From this point, we can install the grips and front sights. I printed my grips using a wood PLA, which gives it a nice finish and texture, though this is entirely personal preference. The front sight uses a cap head M3 bolt, which allows for easy elevation adjustment.
Operation of the finished revolver is fairly straight forward. Loading and ejection are accomplished through a small port on the right side, which allows feeding one round at a time when the cylinder is turned between positions. Ideally, empty cases should fall freely from a clean chamber, though sometimes you may have to use a fingernail to assist with stubborn cases. Each shot requires manually turning the cylinder to the next position before firing, along with cocking the striker. To prevent bullets from falling out, the barrel should face downward while being rotated. Be sure to keep the muzzle pointed in a safe direction at all time.

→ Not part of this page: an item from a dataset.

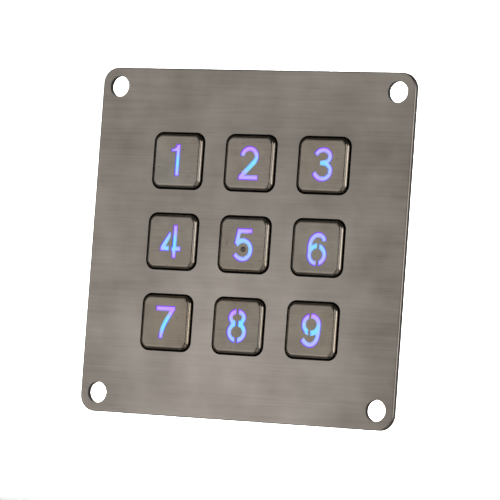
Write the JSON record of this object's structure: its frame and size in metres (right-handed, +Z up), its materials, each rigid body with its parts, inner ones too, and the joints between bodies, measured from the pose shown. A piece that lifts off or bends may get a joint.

Overall, I’m quite happy with the design and functionality of the Maverick. I’m not an engineer, and this is just a side hobby, so the design is far from perfect. In fact, other 3D printed designs have definitely been done better, but I do like the simplicity and compact nature of mine. However, the PG22 Maverick is not a replacement for a modern gun. It's not very practical, doesn't hold much ammunition, and is not drop safe. In fact, it doesn't even have a safety. While I have never had a catastrophic failure with any of my designs, the possibility is very real. A bad print, or degradation of plastic over time could lead to a failure. Assembly and use should only be done by those with mechanical knowledge, and it needs to be understood that no matter what, building and firing a homemade gun is inherently dangerous. I do not recommend you build your own, and attempting to do so is entirely at your own risk.